In the UK, legal professional privilege is not protected as a general right – UK law differs in this respect from Dutch law. UK law distinguishes between litigation privilege and legal advice privilege. Legal advice privilege only applies to communication between a lawyer and a client, and not to communication with a third party. Litigation privilege protects communication within a broader group, but only applies – in short – in cases of reasonably anticipated, adversarial litigation.
The High Court:
- denied the claim for litigation privilege for all four categories of documents. According to the court, there is a distinction between conduct and communication regarding, on the one hand, the avoidance of a criminal investigation and, on the other hand, the defence to a criminal prosecution. Documents are only protected by litigation privilege if they have been created for the dominant purpose of being used in litigation or obtaining legal advice about litigation. Once ENRC had committed itself to a self-reporting process, any legal advice sought as a result of the internal investigation would have been directed towards finding ways to avoid litigation by pursuing the SFO to go down the route of settlement instead of prosecution, and not towards the conduct of adversarial litigation.
- denied the claim of legal advice privilege for the first category of documents. Interview notes by lawyers are not covered by legal advice privilege, because the information gathered was only intended to be used for presentations in the self-reporting process. They have not been made in the context of legal advice and do not give an indication as to any legal advice given or to be given to ENRC.
- accepted the claim of legal advice privilege for documents that fall under the third category and were properly categorised as confidential dialogue between lawyer and client, for the purpose of giving and receiving legal advice. Results of investigations, witness statements, reports or any other type of fact finding by a legal representative will not be covered by legal advice privilege if they do not record confidential discussions between a lawyer and client in the context of giving legal advice.
- The claim for documents that fall under category 2 and 4 mainly concerned documents generated by Forensic Accountants. The parties agreed that the claim in relation to Category 2 and 4 concerned only ENRC’s claim to litigation privilege.
ENRC is currently seeking to appeal the decision. We will continue to monitor this case and update you on any new developments.
In the Volkswagen/Jones Day case, German prosecutors raided the Munich offices of the law firm conducting Volkswagen’s internal investigation since 2015. According to the New York Times, the German justice department seems to have suspected that the law firm was holding back crucial information.
Volkswagen in a press release responded by stating: “We consider the action of the Public Prosecutor’s Office in Munich to be unacceptable in every respect. In our opinion, a search carried out on the premises of a law firm which has been instructed by a company is a clear breach of the principles of the rule of law laid down in the Code of Criminal Procedure.”

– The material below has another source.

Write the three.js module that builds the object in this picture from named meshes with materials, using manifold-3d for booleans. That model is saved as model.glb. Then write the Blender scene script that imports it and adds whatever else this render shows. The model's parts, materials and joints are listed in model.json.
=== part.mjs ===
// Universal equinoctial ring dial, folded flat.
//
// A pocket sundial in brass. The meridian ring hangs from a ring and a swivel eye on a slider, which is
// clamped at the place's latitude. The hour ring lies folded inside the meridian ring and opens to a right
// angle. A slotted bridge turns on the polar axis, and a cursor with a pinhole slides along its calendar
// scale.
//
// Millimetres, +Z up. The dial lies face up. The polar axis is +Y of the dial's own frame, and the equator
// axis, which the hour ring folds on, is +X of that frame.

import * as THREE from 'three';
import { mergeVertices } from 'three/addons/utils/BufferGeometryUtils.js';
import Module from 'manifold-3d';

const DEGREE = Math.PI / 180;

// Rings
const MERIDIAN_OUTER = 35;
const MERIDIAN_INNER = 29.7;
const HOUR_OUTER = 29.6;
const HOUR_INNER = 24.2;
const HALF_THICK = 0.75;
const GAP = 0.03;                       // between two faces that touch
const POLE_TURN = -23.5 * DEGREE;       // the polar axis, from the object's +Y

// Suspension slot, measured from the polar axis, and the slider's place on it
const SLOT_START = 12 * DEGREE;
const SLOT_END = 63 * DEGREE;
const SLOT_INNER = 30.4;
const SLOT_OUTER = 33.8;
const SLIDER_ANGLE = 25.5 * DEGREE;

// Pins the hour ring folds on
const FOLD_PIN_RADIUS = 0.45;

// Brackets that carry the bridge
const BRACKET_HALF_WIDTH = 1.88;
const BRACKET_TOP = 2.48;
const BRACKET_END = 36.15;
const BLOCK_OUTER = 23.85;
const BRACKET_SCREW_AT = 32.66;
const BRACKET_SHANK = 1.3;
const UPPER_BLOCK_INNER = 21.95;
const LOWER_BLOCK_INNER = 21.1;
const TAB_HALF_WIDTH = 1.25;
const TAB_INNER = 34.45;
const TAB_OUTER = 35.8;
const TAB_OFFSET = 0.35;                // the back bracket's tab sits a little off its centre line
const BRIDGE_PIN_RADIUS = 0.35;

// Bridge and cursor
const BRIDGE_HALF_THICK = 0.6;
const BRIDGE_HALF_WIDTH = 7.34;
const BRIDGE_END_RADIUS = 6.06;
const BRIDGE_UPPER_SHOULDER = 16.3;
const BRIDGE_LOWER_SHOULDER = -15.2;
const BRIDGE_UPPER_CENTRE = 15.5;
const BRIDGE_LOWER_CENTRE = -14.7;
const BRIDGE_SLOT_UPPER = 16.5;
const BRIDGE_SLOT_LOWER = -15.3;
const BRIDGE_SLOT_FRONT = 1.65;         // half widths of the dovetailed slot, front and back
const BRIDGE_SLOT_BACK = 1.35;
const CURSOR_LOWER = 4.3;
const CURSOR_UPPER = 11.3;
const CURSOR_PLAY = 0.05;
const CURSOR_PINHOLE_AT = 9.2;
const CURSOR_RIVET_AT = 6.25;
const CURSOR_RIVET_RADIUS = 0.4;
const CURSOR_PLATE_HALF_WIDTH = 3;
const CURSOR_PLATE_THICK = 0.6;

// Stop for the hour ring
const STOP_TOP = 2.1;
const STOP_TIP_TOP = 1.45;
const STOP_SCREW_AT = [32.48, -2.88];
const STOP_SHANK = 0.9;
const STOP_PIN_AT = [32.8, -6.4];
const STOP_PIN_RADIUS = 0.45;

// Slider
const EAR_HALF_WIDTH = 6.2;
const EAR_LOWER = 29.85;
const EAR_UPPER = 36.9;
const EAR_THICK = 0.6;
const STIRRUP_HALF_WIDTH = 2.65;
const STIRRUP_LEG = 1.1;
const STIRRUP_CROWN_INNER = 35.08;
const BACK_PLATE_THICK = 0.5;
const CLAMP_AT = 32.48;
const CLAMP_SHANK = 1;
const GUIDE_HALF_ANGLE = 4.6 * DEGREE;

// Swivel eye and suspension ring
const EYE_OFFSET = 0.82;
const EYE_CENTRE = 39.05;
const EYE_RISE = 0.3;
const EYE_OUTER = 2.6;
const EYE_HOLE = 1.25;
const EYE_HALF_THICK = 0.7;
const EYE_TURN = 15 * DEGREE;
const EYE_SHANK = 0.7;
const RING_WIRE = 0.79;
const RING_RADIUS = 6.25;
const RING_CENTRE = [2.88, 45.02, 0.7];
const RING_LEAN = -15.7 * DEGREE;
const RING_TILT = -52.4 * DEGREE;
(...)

In Juve, Germany’s main online source of legal news, a press officer of the regional court in Munich (Landgericht München), confirmed that the court had ruled on 10 May 2017 that the raid at Jones Day was lawful. The grounds for this decision have not been made public.

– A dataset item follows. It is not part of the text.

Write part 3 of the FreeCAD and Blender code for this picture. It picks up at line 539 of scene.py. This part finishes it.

In Germany, legal privilege is rather limited and is not a general principle.
In the Netherlands, legal privilege has also been the subject of debate.

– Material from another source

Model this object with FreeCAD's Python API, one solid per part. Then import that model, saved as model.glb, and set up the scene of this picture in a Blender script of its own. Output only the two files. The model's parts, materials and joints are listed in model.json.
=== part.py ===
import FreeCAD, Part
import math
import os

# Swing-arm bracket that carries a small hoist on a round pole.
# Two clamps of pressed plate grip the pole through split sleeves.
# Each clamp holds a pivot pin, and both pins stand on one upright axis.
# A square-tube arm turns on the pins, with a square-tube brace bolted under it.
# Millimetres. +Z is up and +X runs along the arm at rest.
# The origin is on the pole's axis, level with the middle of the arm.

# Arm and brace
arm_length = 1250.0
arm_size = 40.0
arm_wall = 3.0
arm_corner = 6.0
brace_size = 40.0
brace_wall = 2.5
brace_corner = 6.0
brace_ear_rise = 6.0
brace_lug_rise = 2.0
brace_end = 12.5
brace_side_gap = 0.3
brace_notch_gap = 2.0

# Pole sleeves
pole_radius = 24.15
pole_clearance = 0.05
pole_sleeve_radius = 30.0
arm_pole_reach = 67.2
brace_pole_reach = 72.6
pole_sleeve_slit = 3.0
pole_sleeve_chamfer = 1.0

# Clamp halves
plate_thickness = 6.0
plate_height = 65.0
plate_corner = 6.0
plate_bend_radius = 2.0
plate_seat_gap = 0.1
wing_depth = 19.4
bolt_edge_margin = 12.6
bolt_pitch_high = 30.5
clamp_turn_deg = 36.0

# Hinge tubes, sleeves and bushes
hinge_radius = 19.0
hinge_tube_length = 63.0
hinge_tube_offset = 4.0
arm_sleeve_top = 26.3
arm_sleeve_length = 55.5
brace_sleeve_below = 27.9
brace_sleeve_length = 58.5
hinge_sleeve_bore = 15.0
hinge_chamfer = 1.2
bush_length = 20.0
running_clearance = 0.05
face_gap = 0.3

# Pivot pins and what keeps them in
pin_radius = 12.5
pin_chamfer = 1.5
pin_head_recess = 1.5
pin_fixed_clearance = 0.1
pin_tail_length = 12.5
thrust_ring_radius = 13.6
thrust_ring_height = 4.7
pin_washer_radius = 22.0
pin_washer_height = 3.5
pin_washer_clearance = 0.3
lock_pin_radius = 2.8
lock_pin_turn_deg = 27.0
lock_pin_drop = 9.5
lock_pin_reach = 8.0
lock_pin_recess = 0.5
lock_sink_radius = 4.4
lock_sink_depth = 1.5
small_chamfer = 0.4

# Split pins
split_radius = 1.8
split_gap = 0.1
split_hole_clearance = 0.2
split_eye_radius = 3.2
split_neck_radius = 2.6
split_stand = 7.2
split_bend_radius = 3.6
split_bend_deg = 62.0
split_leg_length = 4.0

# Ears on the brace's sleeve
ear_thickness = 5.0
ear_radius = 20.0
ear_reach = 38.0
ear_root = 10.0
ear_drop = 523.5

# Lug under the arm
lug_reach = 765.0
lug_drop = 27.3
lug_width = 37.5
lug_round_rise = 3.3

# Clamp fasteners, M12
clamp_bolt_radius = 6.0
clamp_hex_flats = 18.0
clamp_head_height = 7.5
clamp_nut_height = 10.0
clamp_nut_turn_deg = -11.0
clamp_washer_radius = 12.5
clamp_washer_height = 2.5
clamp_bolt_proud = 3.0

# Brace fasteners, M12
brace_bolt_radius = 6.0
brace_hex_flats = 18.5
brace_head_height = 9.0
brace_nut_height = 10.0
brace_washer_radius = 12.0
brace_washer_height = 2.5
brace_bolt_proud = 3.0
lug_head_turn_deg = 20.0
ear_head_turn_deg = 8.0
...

In the past few years, the Dutch Public Prosecution Service (DPPS) began stating that it believes legal privilege is too wide in scope and should be restricted. A DPPS spokesperson, in an interview with a Dutch newspaper, said that it was no longer clear which part of legal communication or information falls within the scope of legal privilege. According to the spokesperson, the expansion of “certain tasks” taken on by lawyers has led to uncertainty in this respect. The DPPS does not believe that all “new” tasks fit under legal privilege, and this leads to improper use and abuse.
In February 2017, the Netherlands Bar expressed its concerns in a letter to the Dutch parliament. The reason for this letter was a proposal by the State Secretary of Finance to limit tax-related legal privilege. According to the Netherlands Bar, the general principle of legal privilege cannot be limited for the benefit of just one authority in a particular situation, such as the Dutch Revenue Service. It is incorrect to regard a tax matter as different from any other matter in deciding whether there is legal privilege.
These developments, in the Netherlands and elsewhere, illustrate that legal privilege is increasingly being challenged. This makes the idea of embedding legal privilege in the Netherlands more relevant, and should also prompt companies to properly structure internal investigations to ensure that the investigation is indeed protected by legal privilege. This is all the more relevant in cross-border investigations, where differing rules may apply to legal privilege. The Dutch legislature is currently reviewing the scope of legal privilege and has held meetings with the DPPS, the Netherlands Bar and the Royal Dutch Association of Civil-Law Notaries about its scope. A more detailed procedure will probably be introduced in the Dutch Code of Criminal Procedure.
As also indicated by the Netherlands Bar, we believe it important that legal privilege continue to be guaranteed and that parties be able to communicate freely with each other, especially in situations where criminal investigations and sanctions are to be expected. They should be able to conduct internal investigations without the possibility of attorney-client information being disclosed to authorities.